In advancing her equal protection argument, Plaintiff has relied on the Supreme Court’s analysis of equal protection in Shapiro v. Thompson, 394 U.S. 618, 89 S.Ct. 1322, 22 L.Ed.2d 600 (1969); Dunn v. Blumstein, 405 U.S. 330, 92 S.Ct. 995, 31 L.Ed.2d 274 (1972); and Memorial Hospital v. Maricopa County, 415 U.S. 250, 94 S.Ct. 1076, 39 L.Ed.2d 306 (1974). These cases are inapposite to Plaintiff’s situation. Plaintiff’s exclusion from obtaining the benefits which Defendant offers to other persons does not rise to the level of exclusion represented in those cases. They dealt with a complete denial of what the plaintiff sought to obtain. Plaintiff’s exclusion from obtaining the benefit of Defendant’s services in no way precludes her from seeking and obtaining a divorce. The Supreme Court, in Bod-die v. Connecticut, 401 U.S. 371, 91 S.Ct. 780, 28 L.Ed.2d 113 (1971), held that states may not deny access to divorce courts to those persons who cannot afford to pay the required court fees and costs for service of process. The Supreme Court of Appeals of West Virginia, on two occasions since Bod-die, has held that the filing of such actions in West Virginia is provided for by W.Va. Code, 1931, 59-2-1, as amended, and mandamus will lie to compel circuit courts to accept the filing of divorce actions without the payment of filing fees or costs. Mars v. Luff, 155 W.Va. 651, 186 S.E.2d 768 (1972); Humphrey v. Mauzy, 155 W.Va. 89, 181 S.E.2d 329 (1971).

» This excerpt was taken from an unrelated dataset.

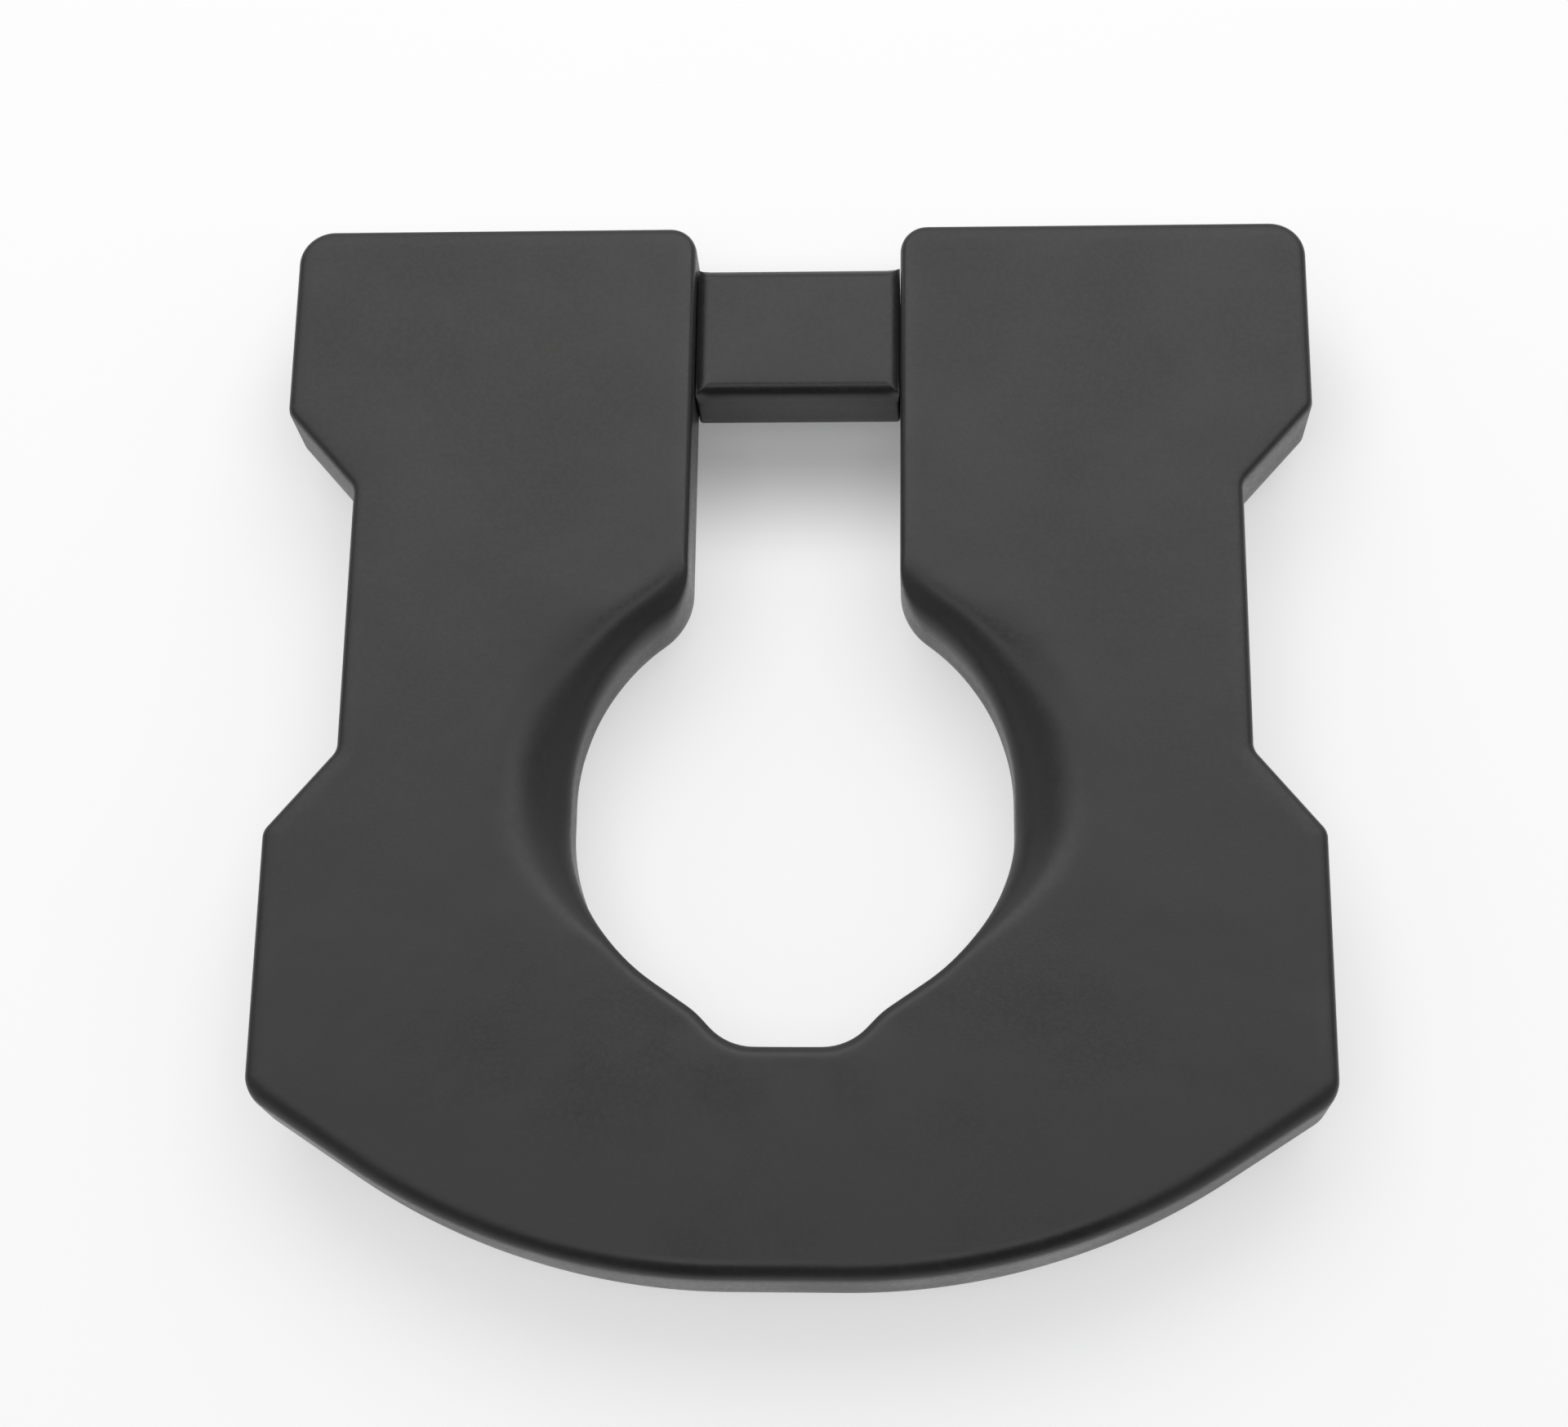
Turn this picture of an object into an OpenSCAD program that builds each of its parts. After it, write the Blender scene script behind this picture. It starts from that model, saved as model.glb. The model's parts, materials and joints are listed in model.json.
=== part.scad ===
// Padded commode and shower chair seat with a keyhole opening, notched sides
// and a slide-out bridge bar that closes the rear of the access gap.
// Millimetres. +X is the sitter's left to right, +Y is the open rear, +Z is up.
// The origin is on the surface the seat lies on, under the middle of its outline.

/* [Seat outline] */
// Width across the front block
seat_w = 450; // [420:2:480]
// Width across the rear block
rear_w = 454; // [430:2:484]
// Depth from the curved front edge to the rear ends of the arms
seat_d = 472; // [450:2:500]
// Thickness of the padded body
pad_t = 40; // [36:1:50]
// Radius of the rolled upper edge
edge_r = 8; // [5:0.5:11]
// Radius of the front edge where it curves back to the sides
front_r = 290; // [260:5:320]
// Where the side notches begin behind the middle
notch_rear = 146; // [140:1:150]
// Where the side notches end in front of the middle
notch_front = 48; // [40:1:54]
// Width left between the floors of the two notches
waist_w = 391; // [380:1:400]

/* [Opening] */
// Width of the seat opening
opening_w = 190; // [180:1:200]
// Distance of the rear arc's centre in front of the middle
opening_rear_y = 28; // [24:1:32]
// Distance of the front arc's centre in front of the middle
opening_front_y = 40; // [36:1:44]
// Front arc's half depth
opening_front_r = 91; // [86:1:95]
// Width of the access gap between the arms
gap_w = 92; // [86:1:96]
// Width of the flat front end of the opening
lobe_w = 50; // [44:1:56]
// Distance of the flat front end in front of the middle
lobe_y = 140.4; // [136:0.2:144]
// Width of the dish beside and behind the opening
dish_w = 24; // [16:1:26]
// Depth of the dish beside and behind the opening
dish_h = 20; // [12:1:22]

/* [Seat board] */
// Thickness of the stiff board moulded into the underside
board_t = 12; // [10:1:15]
// Width of the foam rim left around the board
rim_w = 14; // [12:1:16]

/* [Bridge bar] */
// Front to rear depth of the bar
bridge_d = 64; // [58:1:68]
// Height of the bar's top above the seat's underside
bridge_h = 31.5; // [28:0.5:34]
// Setback of the bar from the rear ends of the arms
bridge_set = 15.8; // [14:0.2:20]
// Clearance between the bar and each arm
bridge_fit = 0.35; // [0.3:0.05:0.6]
// Radius of the bar's rolled upper edge
bridge_r = 5; // [3:0.5:6]

/* [Carrier and rails] */
// Thickness of the carrier plate under the bar
carrier_t = 4; // [3:0.5:4]
// Width of each tongue that runs in a rail
tongue_w = 21.8; // [20:0.2:22]
// Length of the rails
rail_len = 129; // [124:1:129]
// Clearance around each tongue
tongue_fit = 0.4; // [0.3:0.1:0.5]
// Radius of the clamp knobs
knob_r = 12; // [10:1:12.5]

/* [Tube clips] */
// Diameter of the chair's frame tubes
tube_d = 25; // [25:0.1:25.4]
// Distance between the two tubes, centre to centre
tube_gauge = 350; // [344:2:352]
// Height of the tube centres above the bottom of the clips
tube_z = 8; // [7.5:0.25:8]
// Length of each clip along the tube
clip_len = 28; // [24:1:32]
// Distance of the front clips in front of the middle
clip_front = 105; // [95:1:115]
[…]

For the foregoing reasons, it is hereby ORDERED that Plaintiff’s motion for summary judgment be, and the same is hereby, DENIED and that summary judgment for Defendant be, and the same is hereby GRANTED. 
      
      . The original complaint in this action was filed by Phyllis Parsley on May 18, 1976. Delores Dawn Calvert was later added as an additional party plaintiff and Phyllis Parsley was dismissed for lack of standing.
     
      
      . Inasmuch as the case has been fully resolved by the ruling in favor of Defendant, the Court sees no necessity for and thus declines to take action on Plaintiff’s motion for conditional certification of a class.